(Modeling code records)

________________________________________

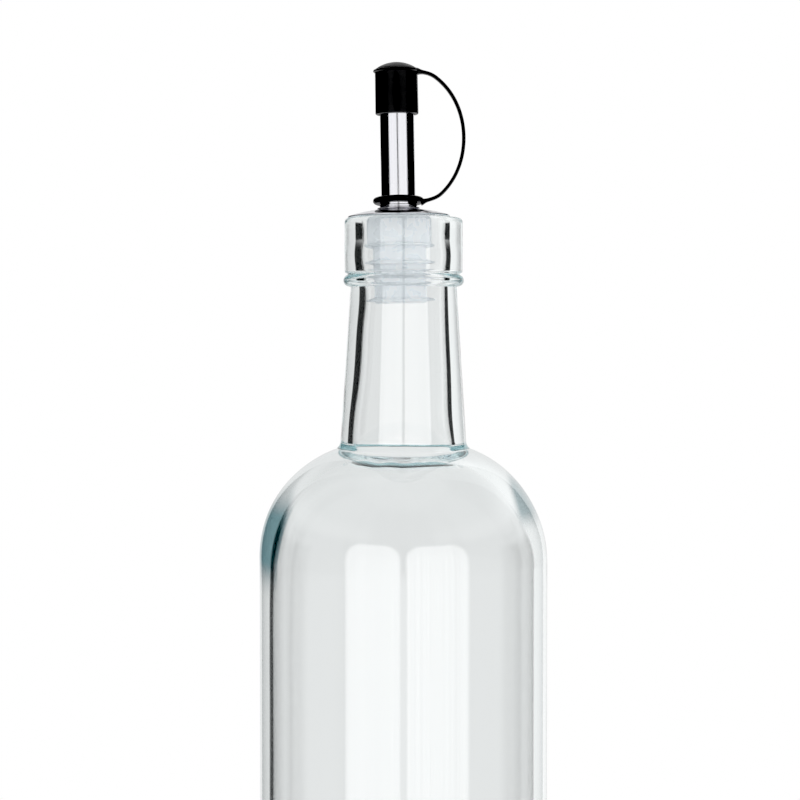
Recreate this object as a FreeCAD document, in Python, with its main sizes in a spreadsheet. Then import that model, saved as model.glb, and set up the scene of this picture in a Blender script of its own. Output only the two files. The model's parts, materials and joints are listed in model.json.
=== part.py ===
"""Glass oil bottle with a push-in steel pourer and a tethered rubber dust cap.

Millimetres, +Z up. The origin is on the bottle's axis, at the plane it stands on.
Every turned piece is a PartDesign body: an outline in the XZ plane, revolved about Z.
The pieces of the pourer are drawn in the pourer's own frame, whose origin is the centre
of the bottle's lip, and they share one placement that seats and leans them together.
"""
import FreeCAD, Part
import math
import os

import Sketcher

Vector = FreeCAD.Vector

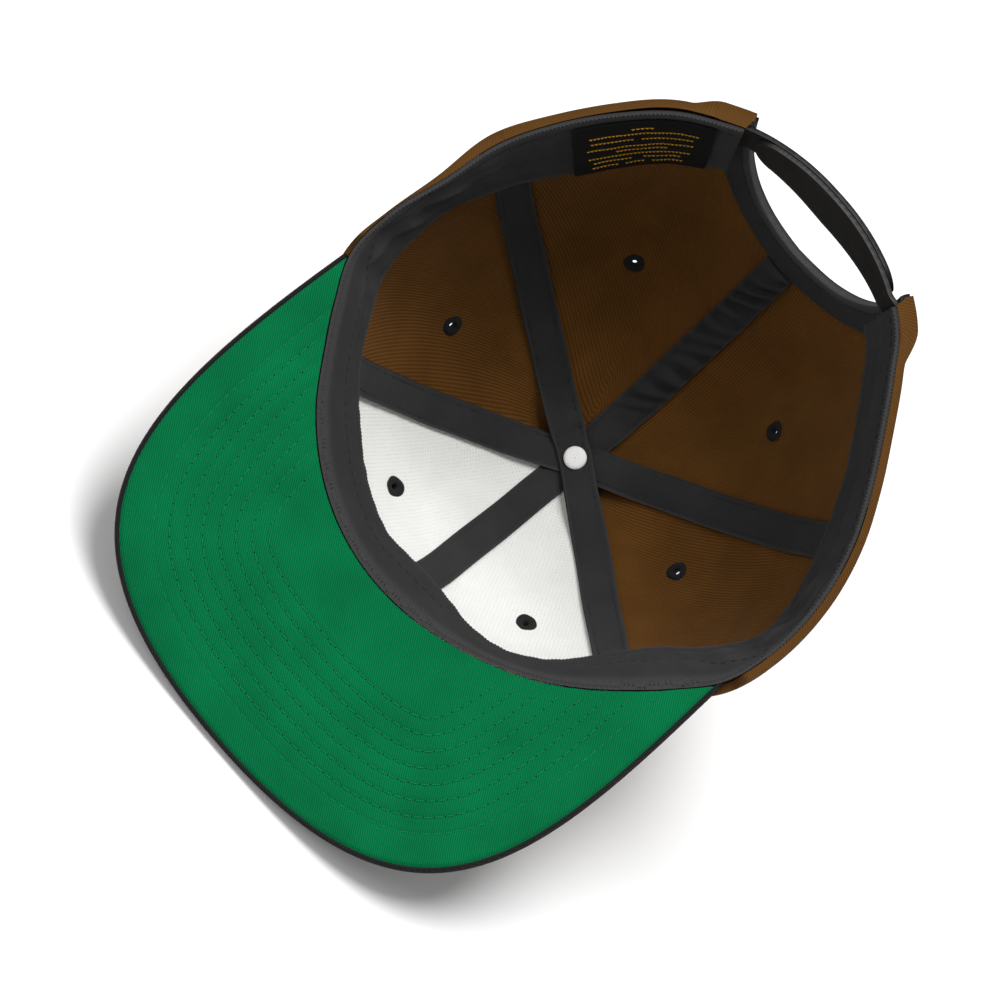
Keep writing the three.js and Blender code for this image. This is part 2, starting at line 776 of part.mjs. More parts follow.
function strapInner() {
  const returnEnd = outerTip + degreesAlongStrap(strapTipGap);
  const depthAt = (azimuth) => {
    return mix(besideStrap, underBinding, ease(azimuth, outerTip + 0.6, returnEnd + 2));
  };
  const sheet = strap(360 - strapRootAzimuth, innerTip, depthAt);
  const studs = studPlaces().map(({ centre, axis }) => {
    const embedded = -besideStrap - strapThickness / 2;
    return placedAlong(cylinder(studRadius, embedded, studRise - underBinding), centre, axis);
  });
  return joinedWith(sheet, studs);
}

// Visor outline: from the corner at the rim to the middle of the front edge
function visorEdge(share, side, inset) {
  const shape = visorShape.find((row) => row.side === side);
  const corner = new THREE.Vector2(visorCorner.x, visorCorner.y);
  const flare = visorLength * shape.cornerFlare;
  const reach = visorLength * shape.cornerReach;
  const handle = new THREE.Vector2(corner.x + flare, corner.y - reach);
  const front = new THREE.Vector2(visorLength * shape.frontReach, visorTipY);
  const tip = new THREE.Vector2(0, visorTipY);
  const curve = new THREE.CubicBezierCurve(corner, handle, front, tip);
  const point = curve.getPoint(share);
  const along = curve.getTangent(share);
  return new THREE.Vector2(side * (point.x + along.y * inset), point.y - along.x * inset);
}

function visorColumns() {
  const steps = 12;
  const columns = [];
  for (let k = -steps; k <= steps; k += 1) {
    columns.push({ side: k < 0 ? -1 : 1, share: 1 - Math.abs(k) / steps });
  }
  return columns;
}

function visorLayer(bottom, thickness, inset) {
  const columns = visorColumns();
  const rows = 5;
  return shell(columns.length - 1, rows, (i, j, face) => {
    const { side, share } = columns[i];
    const azimuth = side * visorCornerAzimuth * (1 - share);
    const inner = rimPoint(azimuth, gap + 0.15);
    const outer = visorEdge(share, side, inset);
    const plan = inner.lerp(outer, j / rows);
    const height = visorHeight(plan.x, plan.y) + bottom + face * thickness;
    return new THREE.Vector3(plan.x, plan.y, height);
  });
}

// Button outside of the apex, with the post that the rivet inside holds
const stackUnderRivet = 2 * gap + buckramThickness + 3 * (tapeThickness + gap);
const rivetTop = crownHeight - stackUnderRivet - facetSag;
const buttonBottom = crownHeight + clothThickness + gap;

function topButton() {
  const top = buttonBottom + buttonHeight;
  const body = turnedShape([
    [0, rivetTop + gap],
    [postRadius, rivetTop + gap],
    [postRadius, buttonBottom],
    [buttonRadius * 0.95, buttonBottom],
    [buttonRadius, buttonBottom + buttonHeight * 0.2],
    [buttonRadius * 0.87, buttonBottom + buttonHeight * 0.6],
    [buttonRadius * 0.55, buttonBottom + buttonHeight * 0.9],
    [0, top],
  ]);
  return body.translate(apex.x, apex.y, 0);
}

function apexRivet() {
  const body = turnedShape([
    [0, rivetTop],
    [rivetRadius * 0.93, rivetTop],
    [rivetRadius, rivetTop - rivetThickness * 0.35],
    [rivetRadius * 0.9, rivetTop - rivetThickness * 0.75],
    [rivetRadius * 0.6, rivetTop - rivetThickness],
    [0, rivetTop - rivetThickness],
  ]);
  return body.translate(apex.x, apex.y, 0);
}

// Assembly
const cap = new THREE.Group();

function add(name, geometry, material) {
  const mesh = new THREE.Mesh(geometry, material.clone());
  mesh.name = name;
  cap.add(mesh);
}

const panelSides = [{ word: 'left', sign: 1 }, { word: 'right', sign: -1 }];

for (const { word, sign } of panelSides) {
  add(`crown_panel_front_${word}`, crownPanel(onSide(frontColumns, sign)), brownCloth);
  add(`crown_panel_side_${word}`, crownPanel(onSide(sideColumns, sign)), brownCloth);
  add(`crown_panel_back_${word}`, crownPanel(onSide(backColumns, sign)), brownCloth);
  add(`buckram_front_${word}`, buckram(onSide(frontColumns, sign)), whiteMesh);
}

const tapeStart = bandHeight / 2;
const tapeStartAtArch = archHeight + bindingWidth + 2 * gap;
add('seam_tape_c', seamTape(0, 180, 0, tapeStart, tapeStartAtArch), blackCloth);
add('seam_tape_b', seamTape(frontSeamAzimuth, -rearSeamAzimuth, 1, tapeStart, tapeStart), blackCloth);
add('seam_tape_a', seamTape(-frontSeamAzimuth, rearSeamAzimuth, 2, tapeStart, tapeStart), blackCloth);

add('sweatband', sweatband(), blackCloth);
add('sweatband_label', sweatbandLabel(), labelCloth);
add('back_opening_binding', backOpeningBinding(), blackCloth);
add('strap_outer', strapOuter(), blackPlastic);
add('strap_inner', strapInner(), blackPlastic);
add('visor_under', visorLayer(0, visorClothThickness, visorEdgeWidth), greenCloth);
add('visor_top', visorLayer(visorClothThickness + gap, visorBoardThickness, 0), blackCloth);

for (const place of eyeletPlaces) {
  add(`eyelet_${place.name}`, eyelet(place), blackCloth);
}

add('top_button', topButton(), brownCloth);
add('apex_rivet', apexRivet(), whiteMetal);

// Turned over: the opening faces up and forward, and the visor points towards -Y
const turned = new THREE.Group();
cap.rotation.x = Math.PI - restAngle;
turned.rotation.z = Math.PI;
turned.add(cap);

// The origin is the middle of the footprint, on the floor
const group = new THREE.Group();
group.add(turned);
group.updateMatrixWorld(true);
const bounds = new THREE.Box3().setFromObject(group, true);
const middle = bounds.getCenter(new THREE.Vector3());
turned.position.set(-middle.x, -middle.y, -bounds.min.z);

export default group;
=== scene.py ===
"""Looks of the snapback cap: fine cloth, tapes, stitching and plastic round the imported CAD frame.

Every piece is drawn as the cap is worn, in millimetres, with +Z up, the visor towards -Y and the
wearer's left towards +X. to_row() then turns it over into the row frame, in metres. Azimuth is
measured round the rim from the front, in degrees, positive to the wearer's left.
"""

import math

import bpy
import numpy as np
from mathutils import Matrix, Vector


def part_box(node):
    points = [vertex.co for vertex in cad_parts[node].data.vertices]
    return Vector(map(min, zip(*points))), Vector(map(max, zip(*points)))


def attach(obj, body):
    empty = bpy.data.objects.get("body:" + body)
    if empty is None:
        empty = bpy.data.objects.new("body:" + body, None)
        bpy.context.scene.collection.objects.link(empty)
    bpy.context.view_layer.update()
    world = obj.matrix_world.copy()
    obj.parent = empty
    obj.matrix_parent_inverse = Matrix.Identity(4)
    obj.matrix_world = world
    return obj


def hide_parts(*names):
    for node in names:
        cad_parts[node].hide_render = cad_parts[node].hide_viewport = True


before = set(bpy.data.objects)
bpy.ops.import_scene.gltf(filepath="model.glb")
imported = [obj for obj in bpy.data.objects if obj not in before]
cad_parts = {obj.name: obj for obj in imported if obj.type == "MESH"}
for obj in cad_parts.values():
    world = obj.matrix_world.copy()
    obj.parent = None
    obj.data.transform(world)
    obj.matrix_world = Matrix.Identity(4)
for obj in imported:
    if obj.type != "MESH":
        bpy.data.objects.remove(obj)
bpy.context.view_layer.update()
bpy.context.scene.view_settings.view_transform = "Standard"

# Clearance between pieces that touch
GAP = 0.3

# Crown
RIM_HALF_LENGTH = 93
RIM_HALF_WIDTH = 91
CROWN_HEIGHT = 118
APEX_FORWARD = 13
CLOTH_THICKNESS = 1.6
HEM_THICKNESS = 2.6
HEM_HEIGHT = 10
GORE_BULGE = 1.6
DENT_DEPTH = 3
FRONT_SEAM = 52
REAR_SEAM = 109
REST_FLATTENING = 2.6

# Layers inside the crown
BUCKRAM_THICKNESS = 1
TAPE_WIDTH = 12
TAPE_THICKNESS = 0.9
TAPE_RAMP_START = 13
TAPE_RAMP_LENGTH = 18

# Sweatband and its label
BAND_HEIGHT = 30
BAND_INSET = 9.6
BAND_THICKNESS = 1.2
BAND_END = 157
LABEL_WIDTH = 48
LABEL_HEIGHT = 28
LABEL_THICKNESS = 0.5
LABEL_AZIMUTH = 137.5

# Back opening and its binding
ARCH_HALF = 22
ARCH_HEIGHT = 52
ARCH_SQUARENESS = 3.2
BINDING_WIDTH = 10
BINDING_THICKNESS = 0.8
BINDING_INSET = 0.7

# Snap straps
STRAP_HEIGHT = 20.5
STRAP_THICKNESS = 1.4
STRAP_BOTTOM = 1
STRAP_ROOT = 150.5
STRAP_TIP_GAP = 4
STRAP_TIP_LENGTH = 8
STUD_COUNT = 6
STUD_SPACING = 9.6
STUD_RADIUS = 2.3
STUD_RISE = 1

# Visor
VISOR_LENGTH = 69.7
VISOR_CORNER = 71
VISOR_CORNER_WIDTH = 1.6
VISOR_DROOP = 5.5
VISOR_ARCH = 8
VISOR_CLOTH = 1
VISOR_BOARD = 2.2
VISOR_EDGE_WIDTH = 1.3
VISOR_STITCH_ROWS = 8
VISOR_FIRST_ROW = 11.5
VISOR_ROW_SPACING = 5.1
VISOR_STITCH_INSETS = [VISOR_FIRST_ROW + k * VISOR_ROW_SPACING for k in range(VISOR_STITCH_ROWS)]

# Eyelets, button and rivet
EYELET_RADIUS = 3.7
EYELET_OPEN = 0.85
EYELET_CUT_RADIUS = 1.9
EYELET_CUT_REACH = 6
EYELET_LEAN = 0.2
STIFF_EYELET_STRETCH = 1.35
BUTTON_RADIUS = 7.5
BUTTON_HEIGHT = 4.6
POST_RADIUS = 1.2
RIVET_RADIUS = 4
RIVET_THICKNESS = 1.4
ROUND_SIDES = 12
FACET_SAG = 0.3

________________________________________

:: STATED TASK ::
From the line with "add('top_button', topButton(), brownCloth);" through the line with "before = set(bpy.data.objects)", set down every line exactly and nothing besides.

:: TASK ANSWER ::
add('top_button', topButton(), brownCloth);
add('apex_rivet', apexRivet(), whiteMetal);

// Turned over: the opening faces up and forward, and the visor points towards -Y
const turned = new THREE.Group();
cap.rotation.x = Math.PI - restAngle;
turned.rotation.z = Math.PI;
turned.add(cap);

// The origin is the middle of the footprint, on the floor
const group = new THREE.Group();
group.add(turned);
group.updateMatrixWorld(true);
const bounds = new THREE.Box3().setFromObject(group, true);
const middle = bounds.getCenter(new THREE.Vector3());
turned.position.set(-middle.x, -middle.y, -bounds.min.z);

export default group;
=== scene.py ===
"""Looks of the snapback cap: fine cloth, tapes, stitching and plastic round the imported CAD frame.

Every piece is drawn as the cap is worn, in millimetres, with +Z up, the visor towards -Y and the
wearer's left towards +X. to_row() then turns it over into the row frame, in metres. Azimuth is
measured round the rim from the front, in degrees, positive to the wearer's left.
"""

import math

import bpy
import numpy as np
from mathutils import Matrix, Vector


def part_box(node):
    points = [vertex.co for vertex in cad_parts[node].data.vertices]
    return Vector(map(min, zip(*points))), Vector(map(max, zip(*points)))


def attach(obj, body):
    empty = bpy.data.objects.get("body:" + body)
    if empty is None:
        empty = bpy.data.objects.new("body:" + body, None)
        bpy.context.scene.collection.objects.link(empty)
    bpy.context.view_layer.update()
    world = obj.matrix_world.copy()
    obj.parent = empty
    obj.matrix_parent_inverse = Matrix.Identity(4)
    obj.matrix_world = world
    return obj


def hide_parts(*names):
    for node in names:
        cad_parts[node].hide_render = cad_parts[node].hide_viewport = True


before = set(bpy.data.objects)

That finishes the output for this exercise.